** begin Source data **

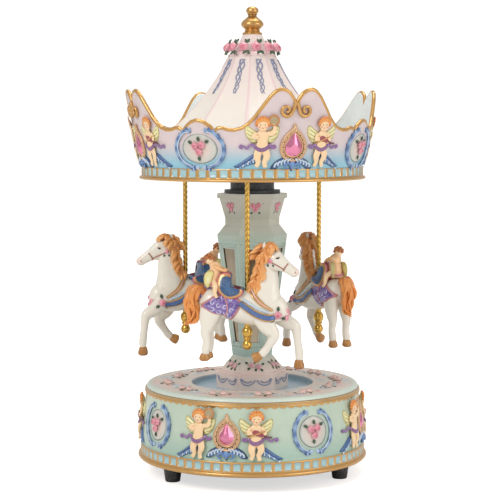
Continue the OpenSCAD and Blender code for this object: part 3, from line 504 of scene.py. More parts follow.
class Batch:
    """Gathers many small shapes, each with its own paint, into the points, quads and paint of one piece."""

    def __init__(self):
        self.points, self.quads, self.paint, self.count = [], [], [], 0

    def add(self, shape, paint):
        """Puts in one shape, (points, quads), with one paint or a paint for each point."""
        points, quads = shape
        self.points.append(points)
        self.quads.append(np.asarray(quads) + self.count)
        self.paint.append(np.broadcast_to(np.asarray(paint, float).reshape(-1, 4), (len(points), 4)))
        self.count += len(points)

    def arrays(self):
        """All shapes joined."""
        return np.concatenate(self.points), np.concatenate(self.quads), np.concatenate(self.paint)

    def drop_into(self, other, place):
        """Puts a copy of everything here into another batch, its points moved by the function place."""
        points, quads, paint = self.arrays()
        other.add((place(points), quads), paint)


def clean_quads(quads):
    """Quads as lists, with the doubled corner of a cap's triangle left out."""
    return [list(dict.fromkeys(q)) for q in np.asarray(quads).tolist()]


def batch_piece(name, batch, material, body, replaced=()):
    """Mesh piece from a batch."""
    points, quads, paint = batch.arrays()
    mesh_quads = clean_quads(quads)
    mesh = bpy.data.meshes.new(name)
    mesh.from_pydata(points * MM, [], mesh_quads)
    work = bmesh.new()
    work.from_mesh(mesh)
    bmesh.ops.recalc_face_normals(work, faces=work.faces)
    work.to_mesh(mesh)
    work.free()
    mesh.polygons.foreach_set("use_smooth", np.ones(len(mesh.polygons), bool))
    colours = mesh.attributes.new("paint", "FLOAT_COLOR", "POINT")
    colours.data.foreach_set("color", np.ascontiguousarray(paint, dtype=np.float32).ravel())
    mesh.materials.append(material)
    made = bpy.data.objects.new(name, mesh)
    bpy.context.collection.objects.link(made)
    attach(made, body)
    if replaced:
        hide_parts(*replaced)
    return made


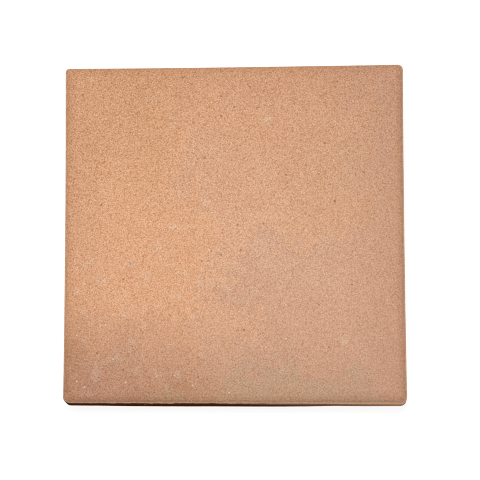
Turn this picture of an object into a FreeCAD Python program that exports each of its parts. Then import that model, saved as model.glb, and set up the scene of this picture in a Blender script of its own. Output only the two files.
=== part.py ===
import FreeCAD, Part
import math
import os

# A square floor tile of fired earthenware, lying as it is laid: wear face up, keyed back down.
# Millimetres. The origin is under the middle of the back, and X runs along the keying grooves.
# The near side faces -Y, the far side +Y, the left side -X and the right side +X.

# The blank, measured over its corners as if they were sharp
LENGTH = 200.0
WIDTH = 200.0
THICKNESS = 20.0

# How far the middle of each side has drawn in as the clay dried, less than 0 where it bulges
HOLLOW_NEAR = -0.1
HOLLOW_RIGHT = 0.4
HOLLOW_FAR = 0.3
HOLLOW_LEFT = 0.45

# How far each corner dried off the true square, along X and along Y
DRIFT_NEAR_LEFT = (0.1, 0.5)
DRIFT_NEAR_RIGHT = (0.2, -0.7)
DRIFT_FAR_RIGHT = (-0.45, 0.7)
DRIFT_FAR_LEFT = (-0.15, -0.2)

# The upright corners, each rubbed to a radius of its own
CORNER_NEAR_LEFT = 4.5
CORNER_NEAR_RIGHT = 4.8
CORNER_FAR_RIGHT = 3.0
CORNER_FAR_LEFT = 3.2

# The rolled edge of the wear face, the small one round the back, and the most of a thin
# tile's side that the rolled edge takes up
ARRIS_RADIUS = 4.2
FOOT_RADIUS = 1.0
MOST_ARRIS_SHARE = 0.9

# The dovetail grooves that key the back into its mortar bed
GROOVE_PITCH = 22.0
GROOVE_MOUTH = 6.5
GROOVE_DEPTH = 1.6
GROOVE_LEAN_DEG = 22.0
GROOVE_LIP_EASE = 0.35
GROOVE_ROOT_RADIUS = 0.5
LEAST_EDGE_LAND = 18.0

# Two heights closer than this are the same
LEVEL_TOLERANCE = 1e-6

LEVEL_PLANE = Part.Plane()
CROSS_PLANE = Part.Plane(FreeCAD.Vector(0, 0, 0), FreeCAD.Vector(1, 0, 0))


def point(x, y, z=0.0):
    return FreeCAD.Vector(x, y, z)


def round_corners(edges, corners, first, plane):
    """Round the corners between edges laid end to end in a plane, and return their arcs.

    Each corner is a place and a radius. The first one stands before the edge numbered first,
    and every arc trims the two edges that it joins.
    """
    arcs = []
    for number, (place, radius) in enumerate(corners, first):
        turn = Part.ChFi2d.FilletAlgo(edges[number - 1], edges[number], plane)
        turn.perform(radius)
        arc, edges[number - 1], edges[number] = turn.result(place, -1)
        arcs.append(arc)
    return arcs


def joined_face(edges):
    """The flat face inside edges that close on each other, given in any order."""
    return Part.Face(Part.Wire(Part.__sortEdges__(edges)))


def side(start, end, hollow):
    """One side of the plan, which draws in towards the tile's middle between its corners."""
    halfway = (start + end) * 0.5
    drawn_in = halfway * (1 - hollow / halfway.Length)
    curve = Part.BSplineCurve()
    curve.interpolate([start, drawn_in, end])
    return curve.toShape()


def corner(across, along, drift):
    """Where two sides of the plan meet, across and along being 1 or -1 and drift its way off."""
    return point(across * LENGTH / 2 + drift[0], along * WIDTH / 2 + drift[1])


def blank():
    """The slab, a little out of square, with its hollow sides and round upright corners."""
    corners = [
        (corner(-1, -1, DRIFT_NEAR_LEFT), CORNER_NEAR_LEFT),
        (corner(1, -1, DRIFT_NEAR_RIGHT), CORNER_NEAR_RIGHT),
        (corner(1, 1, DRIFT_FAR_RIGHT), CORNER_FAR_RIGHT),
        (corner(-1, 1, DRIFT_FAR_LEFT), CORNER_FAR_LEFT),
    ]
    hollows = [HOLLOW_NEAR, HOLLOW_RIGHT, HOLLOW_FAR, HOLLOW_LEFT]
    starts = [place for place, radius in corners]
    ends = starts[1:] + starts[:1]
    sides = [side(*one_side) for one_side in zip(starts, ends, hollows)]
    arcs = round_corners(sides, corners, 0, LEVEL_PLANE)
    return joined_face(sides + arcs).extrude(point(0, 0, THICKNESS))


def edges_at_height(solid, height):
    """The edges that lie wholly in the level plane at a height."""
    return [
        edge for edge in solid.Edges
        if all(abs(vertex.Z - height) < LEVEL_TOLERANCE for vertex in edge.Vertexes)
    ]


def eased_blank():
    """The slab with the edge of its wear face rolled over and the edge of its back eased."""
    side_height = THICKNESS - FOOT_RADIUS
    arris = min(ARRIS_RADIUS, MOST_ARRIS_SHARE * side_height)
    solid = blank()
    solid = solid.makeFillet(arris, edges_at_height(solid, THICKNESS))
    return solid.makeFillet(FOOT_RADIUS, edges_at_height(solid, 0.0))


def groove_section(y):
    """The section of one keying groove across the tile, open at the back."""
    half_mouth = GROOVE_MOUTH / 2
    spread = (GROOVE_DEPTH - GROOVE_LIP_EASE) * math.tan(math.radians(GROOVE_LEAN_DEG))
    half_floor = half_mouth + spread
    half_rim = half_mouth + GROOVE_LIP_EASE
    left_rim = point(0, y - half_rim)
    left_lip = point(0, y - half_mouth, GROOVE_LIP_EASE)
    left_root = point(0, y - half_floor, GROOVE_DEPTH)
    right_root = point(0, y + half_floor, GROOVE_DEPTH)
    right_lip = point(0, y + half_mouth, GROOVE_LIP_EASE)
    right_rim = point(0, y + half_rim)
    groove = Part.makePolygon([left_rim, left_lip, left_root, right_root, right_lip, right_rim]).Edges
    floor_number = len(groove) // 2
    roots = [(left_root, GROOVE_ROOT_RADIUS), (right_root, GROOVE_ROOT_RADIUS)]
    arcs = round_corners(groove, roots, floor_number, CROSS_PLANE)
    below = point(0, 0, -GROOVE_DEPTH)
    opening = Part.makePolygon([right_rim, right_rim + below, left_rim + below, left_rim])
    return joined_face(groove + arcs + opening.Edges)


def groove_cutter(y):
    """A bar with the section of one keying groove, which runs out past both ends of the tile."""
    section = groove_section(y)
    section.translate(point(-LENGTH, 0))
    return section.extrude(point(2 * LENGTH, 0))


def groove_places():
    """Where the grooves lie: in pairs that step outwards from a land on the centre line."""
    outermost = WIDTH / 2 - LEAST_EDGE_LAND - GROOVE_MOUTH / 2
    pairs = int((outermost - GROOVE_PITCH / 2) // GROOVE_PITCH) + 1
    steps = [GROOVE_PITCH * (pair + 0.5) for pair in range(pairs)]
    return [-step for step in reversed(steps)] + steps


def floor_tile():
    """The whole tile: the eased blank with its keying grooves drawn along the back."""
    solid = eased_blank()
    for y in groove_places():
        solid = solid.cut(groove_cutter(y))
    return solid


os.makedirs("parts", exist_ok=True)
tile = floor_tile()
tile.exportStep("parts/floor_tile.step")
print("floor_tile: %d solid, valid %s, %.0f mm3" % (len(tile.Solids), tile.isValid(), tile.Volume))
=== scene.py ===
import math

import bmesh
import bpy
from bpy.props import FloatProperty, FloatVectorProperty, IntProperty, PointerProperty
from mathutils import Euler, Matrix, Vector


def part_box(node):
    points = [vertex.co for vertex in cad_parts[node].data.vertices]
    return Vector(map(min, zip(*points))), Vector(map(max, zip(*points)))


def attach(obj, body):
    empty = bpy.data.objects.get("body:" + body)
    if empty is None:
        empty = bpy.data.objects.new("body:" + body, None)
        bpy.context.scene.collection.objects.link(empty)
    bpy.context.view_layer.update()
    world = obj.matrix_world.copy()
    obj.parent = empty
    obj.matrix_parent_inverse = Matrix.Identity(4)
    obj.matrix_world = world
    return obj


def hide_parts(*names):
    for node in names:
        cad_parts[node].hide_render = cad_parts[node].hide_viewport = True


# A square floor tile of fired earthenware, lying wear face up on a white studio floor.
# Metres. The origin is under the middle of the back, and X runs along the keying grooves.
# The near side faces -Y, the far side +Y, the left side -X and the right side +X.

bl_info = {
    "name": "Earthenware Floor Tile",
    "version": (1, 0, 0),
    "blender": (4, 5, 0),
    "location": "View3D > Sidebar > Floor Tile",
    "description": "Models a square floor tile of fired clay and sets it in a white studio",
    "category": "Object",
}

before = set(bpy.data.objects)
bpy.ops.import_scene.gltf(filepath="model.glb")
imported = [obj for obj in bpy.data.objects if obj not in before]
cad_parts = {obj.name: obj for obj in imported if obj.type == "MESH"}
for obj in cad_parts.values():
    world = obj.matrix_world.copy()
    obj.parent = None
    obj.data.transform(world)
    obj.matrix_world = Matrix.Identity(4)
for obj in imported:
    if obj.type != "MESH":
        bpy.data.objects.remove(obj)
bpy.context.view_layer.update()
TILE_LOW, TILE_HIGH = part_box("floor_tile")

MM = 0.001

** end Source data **
** begin Source data **

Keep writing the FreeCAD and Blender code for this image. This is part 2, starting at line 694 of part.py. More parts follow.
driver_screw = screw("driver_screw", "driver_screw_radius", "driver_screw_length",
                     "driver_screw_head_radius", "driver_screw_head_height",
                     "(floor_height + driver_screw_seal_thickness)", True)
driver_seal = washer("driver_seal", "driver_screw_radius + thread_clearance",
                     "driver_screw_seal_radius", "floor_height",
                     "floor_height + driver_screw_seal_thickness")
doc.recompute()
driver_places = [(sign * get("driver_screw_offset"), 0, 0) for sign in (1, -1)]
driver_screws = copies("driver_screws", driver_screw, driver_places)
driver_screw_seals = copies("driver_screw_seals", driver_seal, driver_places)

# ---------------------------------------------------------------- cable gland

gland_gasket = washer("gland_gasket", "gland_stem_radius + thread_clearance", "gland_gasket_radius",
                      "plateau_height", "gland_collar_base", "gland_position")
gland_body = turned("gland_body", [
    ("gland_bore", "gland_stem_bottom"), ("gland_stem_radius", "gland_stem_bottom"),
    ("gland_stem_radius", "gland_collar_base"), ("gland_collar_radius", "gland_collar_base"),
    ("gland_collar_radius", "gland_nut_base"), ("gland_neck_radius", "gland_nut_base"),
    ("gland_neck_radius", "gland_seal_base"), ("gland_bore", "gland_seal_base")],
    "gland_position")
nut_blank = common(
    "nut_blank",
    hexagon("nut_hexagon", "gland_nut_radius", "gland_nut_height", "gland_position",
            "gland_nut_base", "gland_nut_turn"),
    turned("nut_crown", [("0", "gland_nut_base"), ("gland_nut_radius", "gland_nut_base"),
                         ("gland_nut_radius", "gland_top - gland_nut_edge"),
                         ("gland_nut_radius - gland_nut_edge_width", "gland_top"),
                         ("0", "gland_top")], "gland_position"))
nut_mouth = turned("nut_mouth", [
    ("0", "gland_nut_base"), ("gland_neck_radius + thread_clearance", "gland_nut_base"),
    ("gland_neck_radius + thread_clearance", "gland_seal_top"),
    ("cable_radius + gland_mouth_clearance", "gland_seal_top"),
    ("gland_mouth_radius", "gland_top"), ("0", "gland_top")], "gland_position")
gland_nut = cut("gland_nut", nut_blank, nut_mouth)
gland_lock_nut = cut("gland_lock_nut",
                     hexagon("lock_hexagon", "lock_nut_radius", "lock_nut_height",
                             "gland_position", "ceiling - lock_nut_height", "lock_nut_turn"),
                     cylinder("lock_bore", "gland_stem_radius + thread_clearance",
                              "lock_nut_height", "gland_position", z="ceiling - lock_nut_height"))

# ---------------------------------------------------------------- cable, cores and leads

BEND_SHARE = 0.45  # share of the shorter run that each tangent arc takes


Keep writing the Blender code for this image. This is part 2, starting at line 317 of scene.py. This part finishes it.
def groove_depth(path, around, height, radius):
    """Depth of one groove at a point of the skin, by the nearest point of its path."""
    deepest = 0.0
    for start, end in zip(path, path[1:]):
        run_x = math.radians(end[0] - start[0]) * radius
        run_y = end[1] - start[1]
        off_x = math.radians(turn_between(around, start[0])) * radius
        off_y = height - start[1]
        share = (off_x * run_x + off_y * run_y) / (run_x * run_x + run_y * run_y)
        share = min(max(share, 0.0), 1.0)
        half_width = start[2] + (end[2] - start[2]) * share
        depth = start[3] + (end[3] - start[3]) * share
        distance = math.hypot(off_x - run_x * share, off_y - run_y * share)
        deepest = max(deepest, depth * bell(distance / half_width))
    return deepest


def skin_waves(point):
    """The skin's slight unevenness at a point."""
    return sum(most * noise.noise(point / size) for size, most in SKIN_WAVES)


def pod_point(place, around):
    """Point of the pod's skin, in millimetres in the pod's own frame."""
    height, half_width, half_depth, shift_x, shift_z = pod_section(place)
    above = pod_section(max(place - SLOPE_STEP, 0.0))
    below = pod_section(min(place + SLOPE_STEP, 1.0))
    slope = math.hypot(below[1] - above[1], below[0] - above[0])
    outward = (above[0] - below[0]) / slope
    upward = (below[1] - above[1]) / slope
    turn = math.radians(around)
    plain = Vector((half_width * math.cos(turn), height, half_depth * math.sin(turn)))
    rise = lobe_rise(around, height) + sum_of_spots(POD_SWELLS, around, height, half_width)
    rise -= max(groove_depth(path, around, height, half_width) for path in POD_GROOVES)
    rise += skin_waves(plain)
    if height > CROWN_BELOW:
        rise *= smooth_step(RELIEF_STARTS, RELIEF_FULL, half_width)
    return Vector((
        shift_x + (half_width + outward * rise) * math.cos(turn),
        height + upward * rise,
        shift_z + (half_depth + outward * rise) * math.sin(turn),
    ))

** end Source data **
** begin Source data **

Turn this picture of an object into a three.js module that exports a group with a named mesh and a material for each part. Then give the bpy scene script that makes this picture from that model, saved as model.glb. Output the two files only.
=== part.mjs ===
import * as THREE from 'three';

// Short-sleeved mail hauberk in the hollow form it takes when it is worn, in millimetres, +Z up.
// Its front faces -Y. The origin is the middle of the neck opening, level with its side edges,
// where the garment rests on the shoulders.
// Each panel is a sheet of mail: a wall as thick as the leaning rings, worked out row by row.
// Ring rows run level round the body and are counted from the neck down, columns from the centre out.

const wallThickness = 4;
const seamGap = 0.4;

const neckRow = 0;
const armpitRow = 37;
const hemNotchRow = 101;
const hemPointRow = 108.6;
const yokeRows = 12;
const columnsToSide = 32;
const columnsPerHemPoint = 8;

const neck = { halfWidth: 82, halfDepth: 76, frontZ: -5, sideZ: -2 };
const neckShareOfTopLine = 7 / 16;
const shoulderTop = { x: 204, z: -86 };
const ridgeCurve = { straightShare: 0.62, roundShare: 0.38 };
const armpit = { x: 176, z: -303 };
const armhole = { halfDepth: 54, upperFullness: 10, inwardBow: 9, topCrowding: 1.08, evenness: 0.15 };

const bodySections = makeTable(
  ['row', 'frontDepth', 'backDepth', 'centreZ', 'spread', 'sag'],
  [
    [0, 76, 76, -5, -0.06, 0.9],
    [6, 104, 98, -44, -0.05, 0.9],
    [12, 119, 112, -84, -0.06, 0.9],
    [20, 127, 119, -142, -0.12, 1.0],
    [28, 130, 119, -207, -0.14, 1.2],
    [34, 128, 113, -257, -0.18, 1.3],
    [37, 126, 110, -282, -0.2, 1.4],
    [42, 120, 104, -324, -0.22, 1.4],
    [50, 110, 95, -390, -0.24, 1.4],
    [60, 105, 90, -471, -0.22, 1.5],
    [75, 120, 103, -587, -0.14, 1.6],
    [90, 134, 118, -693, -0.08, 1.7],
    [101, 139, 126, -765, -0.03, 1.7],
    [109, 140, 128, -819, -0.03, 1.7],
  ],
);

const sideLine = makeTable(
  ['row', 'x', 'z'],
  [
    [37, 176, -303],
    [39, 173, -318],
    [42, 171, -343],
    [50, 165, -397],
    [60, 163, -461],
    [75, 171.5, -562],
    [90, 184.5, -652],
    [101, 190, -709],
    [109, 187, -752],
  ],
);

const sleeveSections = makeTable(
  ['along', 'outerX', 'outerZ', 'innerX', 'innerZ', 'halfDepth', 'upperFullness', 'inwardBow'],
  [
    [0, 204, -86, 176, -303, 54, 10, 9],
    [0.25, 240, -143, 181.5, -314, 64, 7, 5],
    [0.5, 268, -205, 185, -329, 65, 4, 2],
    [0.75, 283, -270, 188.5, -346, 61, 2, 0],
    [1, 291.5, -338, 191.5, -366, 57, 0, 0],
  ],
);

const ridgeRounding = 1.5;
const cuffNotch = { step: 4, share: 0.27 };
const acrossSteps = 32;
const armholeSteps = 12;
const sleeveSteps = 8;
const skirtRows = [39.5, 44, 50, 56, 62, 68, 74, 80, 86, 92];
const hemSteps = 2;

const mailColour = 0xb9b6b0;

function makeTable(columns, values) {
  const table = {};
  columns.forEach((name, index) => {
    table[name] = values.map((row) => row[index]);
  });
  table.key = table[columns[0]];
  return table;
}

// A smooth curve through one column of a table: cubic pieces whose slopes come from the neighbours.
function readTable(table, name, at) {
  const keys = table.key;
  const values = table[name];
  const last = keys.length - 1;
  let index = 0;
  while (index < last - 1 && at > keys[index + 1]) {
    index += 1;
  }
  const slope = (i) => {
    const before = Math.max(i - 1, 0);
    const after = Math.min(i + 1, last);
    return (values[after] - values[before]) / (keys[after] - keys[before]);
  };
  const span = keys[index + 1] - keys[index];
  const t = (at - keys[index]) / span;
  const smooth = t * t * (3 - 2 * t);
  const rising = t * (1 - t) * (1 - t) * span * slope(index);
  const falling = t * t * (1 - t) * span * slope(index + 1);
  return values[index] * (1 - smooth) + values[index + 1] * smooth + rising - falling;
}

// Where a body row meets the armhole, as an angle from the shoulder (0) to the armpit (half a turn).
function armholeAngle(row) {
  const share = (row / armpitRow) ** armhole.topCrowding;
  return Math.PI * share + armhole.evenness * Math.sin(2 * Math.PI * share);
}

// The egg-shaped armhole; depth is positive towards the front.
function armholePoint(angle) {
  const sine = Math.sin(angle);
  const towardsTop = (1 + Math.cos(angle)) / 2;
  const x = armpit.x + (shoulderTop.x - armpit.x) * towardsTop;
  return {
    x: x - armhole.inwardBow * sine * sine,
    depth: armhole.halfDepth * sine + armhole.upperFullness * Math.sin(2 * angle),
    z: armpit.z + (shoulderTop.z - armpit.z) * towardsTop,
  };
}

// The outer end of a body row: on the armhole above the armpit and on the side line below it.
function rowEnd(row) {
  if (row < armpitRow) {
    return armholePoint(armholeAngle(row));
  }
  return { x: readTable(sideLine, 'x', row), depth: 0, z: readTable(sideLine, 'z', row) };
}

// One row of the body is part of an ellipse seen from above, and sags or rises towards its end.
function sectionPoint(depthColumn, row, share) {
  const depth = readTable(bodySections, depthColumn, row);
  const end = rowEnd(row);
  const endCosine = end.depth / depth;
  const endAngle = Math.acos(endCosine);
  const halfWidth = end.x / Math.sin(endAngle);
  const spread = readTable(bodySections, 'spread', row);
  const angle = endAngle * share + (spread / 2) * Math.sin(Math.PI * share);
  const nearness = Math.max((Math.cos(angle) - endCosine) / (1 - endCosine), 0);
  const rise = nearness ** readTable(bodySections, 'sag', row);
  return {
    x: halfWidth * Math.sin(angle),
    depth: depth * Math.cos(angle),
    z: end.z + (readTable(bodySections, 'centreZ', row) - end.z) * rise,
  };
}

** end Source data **

Problem to work on
Transcribe precisely the lines between the one that contains "solid = eased_blank()" and the one that contains "if empty is", counting those two lines as part of the range.

Response
    solid = eased_blank()
    for y in groove_places():
        solid = solid.cut(groove_cutter(y))
    return solid


os.makedirs("parts", exist_ok=True)
tile = floor_tile()
tile.exportStep("parts/floor_tile.step")
print("floor_tile: %d solid, valid %s, %.0f mm3" % (len(tile.Solids), tile.isValid(), tile.Volume))
=== scene.py ===
import math

import bmesh
import bpy
from bpy.props import FloatProperty, FloatVectorProperty, IntProperty, PointerProperty
from mathutils import Euler, Matrix, Vector


def part_box(node):
    points = [vertex.co for vertex in cad_parts[node].data.vertices]
    return Vector(map(min, zip(*points))), Vector(map(max, zip(*points)))


def attach(obj, body):
    empty = bpy.data.objects.get("body:" + body)
    if empty is None:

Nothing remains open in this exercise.